Conference on Advances in Data Science: Talk Titles & Abstracts for Invited Speakers

Genevera Allen, Rice University

Talk Title: Fast, Model-Agnostic Confidence Intervals for Feature Importance via Minipatch Ensembles

Abstract: To promote trustworthy machine learning models for high-stakes problems, models must be both reliable and interpretable. While there is a growing body of work in each of these areas, there has been limited consideration of the reliability and uncertainty quantification for machine learning interpretations. In this paper, our goal is to develop model-agnostic, distribution-free, and assumption-light confidence intervals for a popular type of interpretation: feature importance; these intervals will be valid for any machine learning model and for any regression or classification task on tabular data.
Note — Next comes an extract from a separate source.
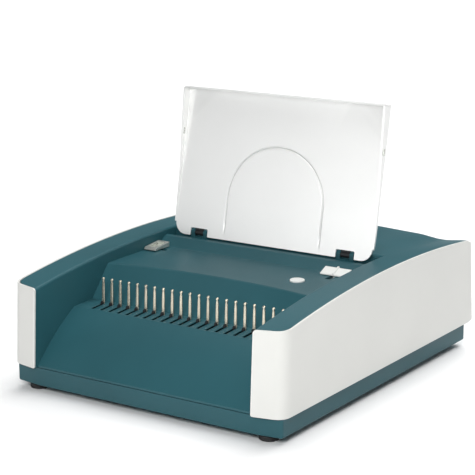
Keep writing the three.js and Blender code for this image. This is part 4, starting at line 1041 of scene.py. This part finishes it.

We do so by leveraging a form of random observation and feature double subsampling called minipatch ensembles and show that our approach provides assumption-light asymptotic coverage for the feature occlusion importance score of any model. Further, our approach is fast as computations needed for inference come nearly for free as part of the ensemble learning process. Finally, we also show that our same procedure can be leveraged to provide valid confidence intervals for predictions, hence providing fast, simultaneous quantification of the uncertainty of both model predictions and interpretations. Joint work with Luqin Gan and Lili Zheng.